Setting Up the Environment for Python Trading with .NET Libraries
Installing Pythonnet and Required Dependencies
First, install Pythonnet using pip:
pip install pythonnet
Ensure you have a .NET runtime installed (e.g., .NET Framework or .NET Core/5+). Download the appropriate runtime from the Microsoft website if needed. You will also require any other Python packages needed for trading like pandas, numpy and matplotlib.
pip install pandas numpy matplotlib
Configuring the Python Environment for CLR Access
Pythonnet needs to initialize the CLR before you can use it. This is typically done by importing the clr module. In some cases, you might need to explicitly set the path to the CLR if Pythonnet cannot find it automatically. This is commonly required when using .NET Framework instead of Core/5+.
Referencing .NET Stock Indicator Libraries in Python
To use a .NET stock indicator library, you need to reference its assembly (usually a .dll file) in your Python code.
Implementing Stock Indicators Using Pythonnet and CLR
Loading .NET Assemblies for Stock Indicators
The clr.AddReference function is used to load .NET assemblies. Specify the name of the assembly (without the .dll extension) or the full path to the .dll file.
import clr
clr.AddReference('YourDotNetIndicatorLibrary') # Replace with the actual assembly name
Accessing and Utilizing Indicator Functions via Pythonnet
Once the assembly is loaded, you can access its classes and methods as if they were Python objects. This involves navigating the namespaces within the assembly.

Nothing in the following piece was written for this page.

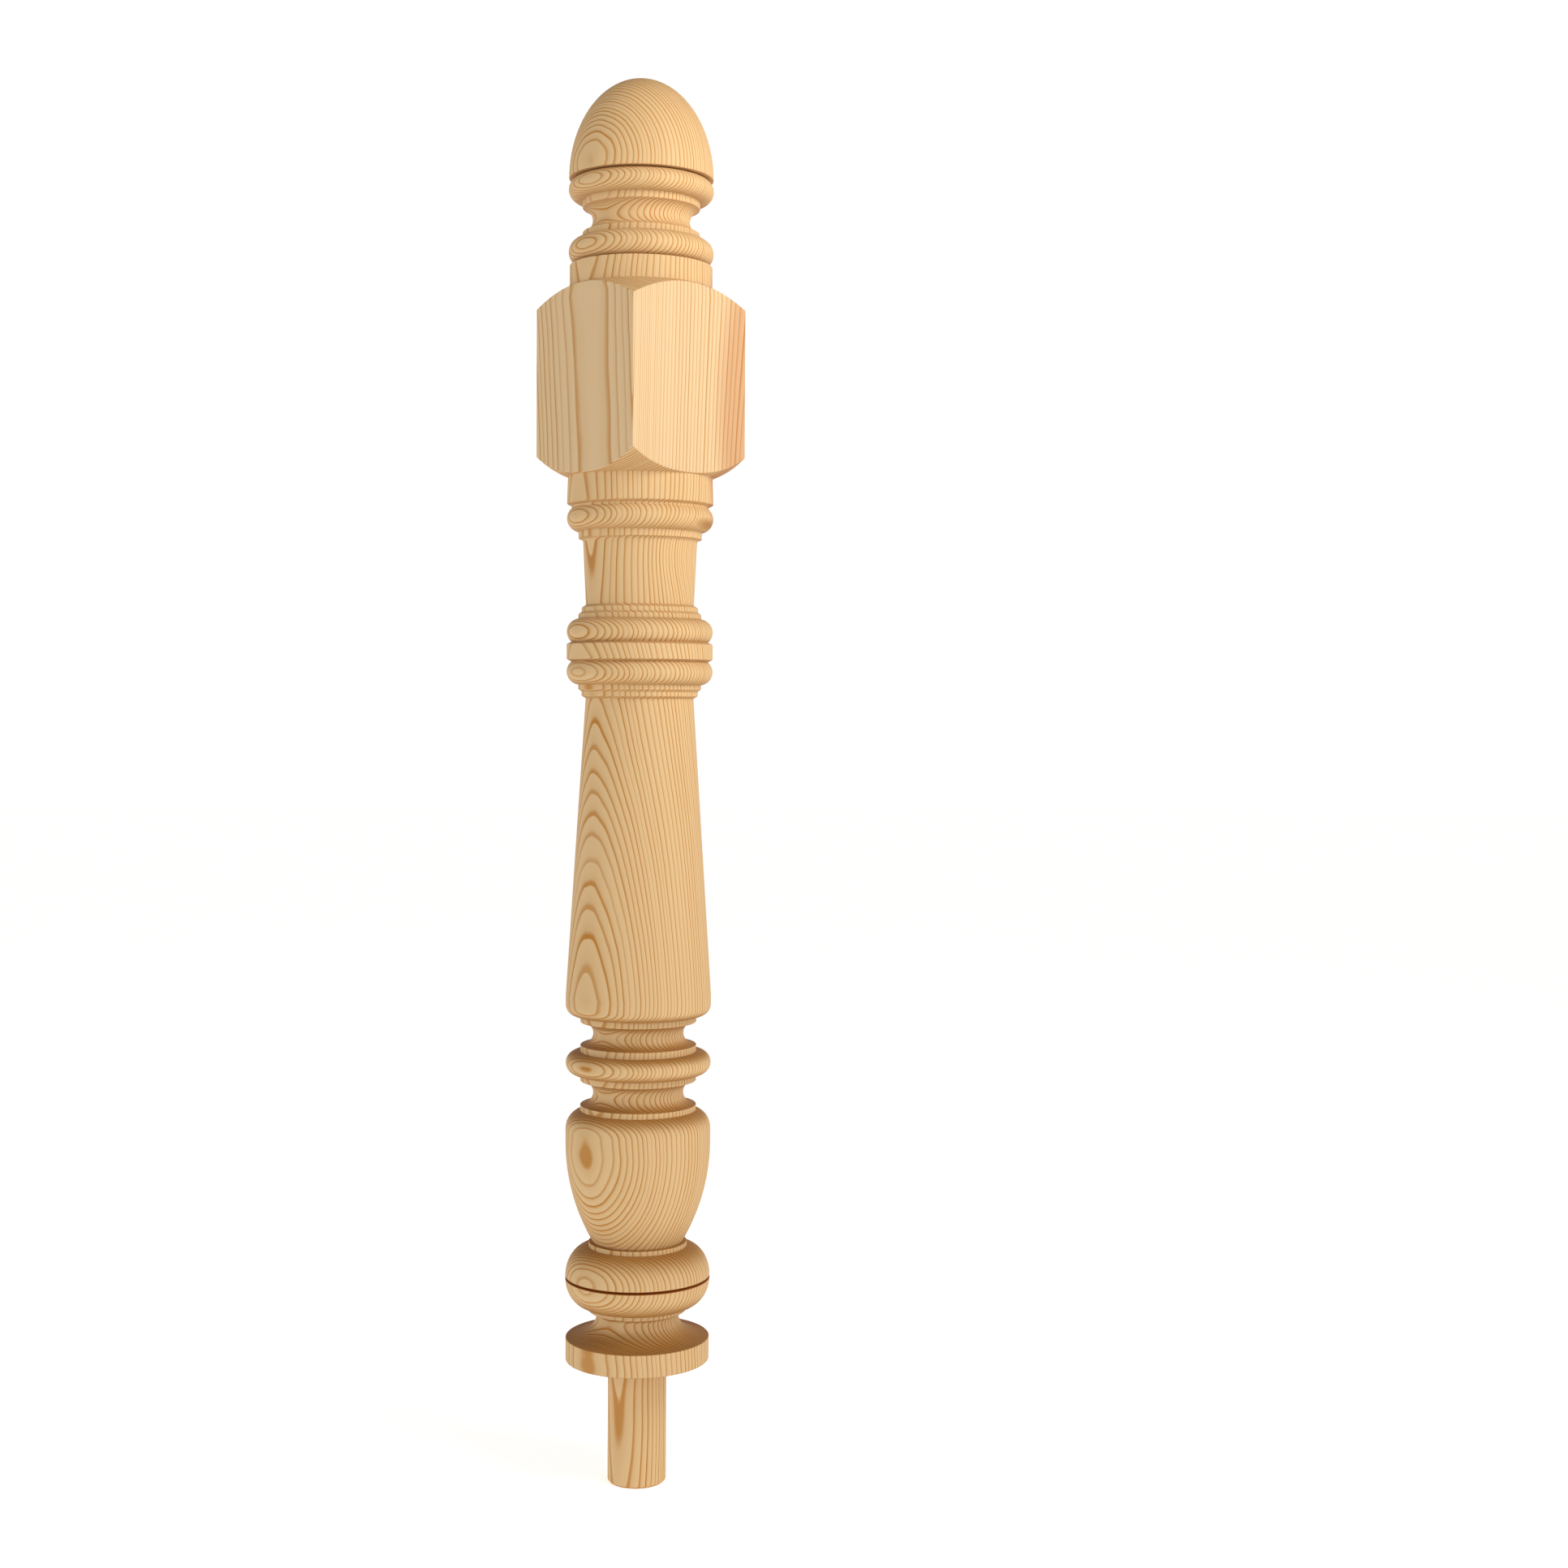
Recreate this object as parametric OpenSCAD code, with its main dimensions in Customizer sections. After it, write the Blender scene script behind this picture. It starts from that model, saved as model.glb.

from YourDotNetIndicatorLibrary import IndicatorClass # Replace with actual class name
indicator = IndicatorClass()
result = indicator.CalculateIndicator(data)
Handling Data Types and Conversions Between Python and .NET
One crucial aspect of using Pythonnet is handling data type conversions. .NET and Python have different representations for data types like integers, floats, and arrays. You’ll often need to convert data between these formats.
- Lists and Arrays: Convert Python lists to .NET arrays using
System.Array. - Numeric Types: Python numbers are usually automatically converted to appropriate .NET numeric types, but be mindful of potential precision issues.
- Strings: Python strings are typically handled seamlessly by Pythonnet.
Practical Examples: Calculating and Visualizing Stock Indicators
Coding Example: Calculating Moving Averages with a .NET Library
Assume you have a .NET library with a class MovingAverageCalculator and a method CalculateSMA(double[] data, int period). Here’s how you’d use it:
import clr
import System
import pandas as pd
import numpy as np
clr.AddReference('YourDotNetIndicatorLibrary')
from YourDotNetIndicatorLibrary import MovingAverageCalculator
# Sample stock data (replace with your actual data)
data = pd.Series([10.0, 12.0, 15.0, 14.0, 16.0, 18.0, 17.0, 20.0])
# Convert pandas series to .NET double array
dnet_data = System.Array[System.Double](data.to_numpy())
# Create an instance of the .NET class
calculator = MovingAverageCalculator()
# Calculate the SMA
period = 3
sma_result = calculator.CalculateSMA(dnet_data, period)
# Convert the result back to a Python list
sma_list = list(sma_result)
print(sma_list)
Coding Example: Implementing RSI Indicator
Adapt the above example to the RSI implementation. Assume the .NET Library YourDotNetIndicatorLibrary contains the class RsiCalculator with the method CalculateRsi(double[] data, int period).
import clr
import System
import pandas as pd
import numpy as np
clr.AddReference('YourDotNetIndicatorLibrary')
from YourDotNetIndicatorLibrary import RsiCalculator
# Sample stock data (replace with your actual data)
data = pd.Series([10.0, 12.0, 15.0, 14.0, 16.0, 18.0, 17.0, 20.0])
# Convert pandas series to .NET double array
dnet_data = System.Array[System.Double](data.to_numpy())
# Create an instance of the .NET class
calculator = RsiCalculator()
# Calculate the RSI
period = 14
rsi_result = calculator.CalculateRsi(dnet_data, period)
# Convert the result back to a Python list
rsi_list = list(rsi_result)
print(rsi_list)
Plotting Indicators using Python Libraries (e.g., Matplotlib)
Once you’ve calculated the indicators, you can use Python libraries like Matplotlib to visualize them alongside the stock price data.
import matplotlib.pyplot as plt
plt.plot(data, label='Stock Price')
plt.plot(range(period-1, len(data)), sma_list, label='SMA') #Plot SMA
plt.xlabel('Time')
plt.ylabel('Price/Indicator Value')
plt.title('Stock Price and Moving Average')
plt.legend()
plt.show()
Advanced Considerations and Best Practices
Performance Optimization when using Pythonnet and CLR
- Minimize Data Transfers: Transferring data between Python and .NET can be a performance bottleneck. Reduce the amount of data being transferred whenever possible.
- Batch Processing: Process data in batches rather than one element at a time.
- Optimize .NET Code: Ensure the .NET code itself is optimized for performance.
Error Handling and Debugging Techniques
- .NET Exceptions: .NET exceptions are propagated to Python. Use
try...exceptblocks to catch and handle them. - Debugging Tools: Use Python debuggers (e.g., pdb) and .NET debuggers (e.g., Visual Studio debugger) to identify and resolve issues.
Alternative Approaches and Libraries for Stock Indicators in Python
While Pythonnet allows leveraging .NET libraries, explore native Python libraries like:
- TA-Lib: A popular library providing a wide range of technical analysis indicators (written in C, with Python bindings).
- pandas-ta: Uses the Pandas DataFrame and implements more than 130 indicators.
- Backtrader: While mainly backtesting framework, it contains many built in indicators.
Consider these alternatives if they meet your needs, as they can often offer better performance and easier integration compared to using Pythonnet. However, when access to .NET-specific indicators is essential, Pythonnet remains a valuable tool.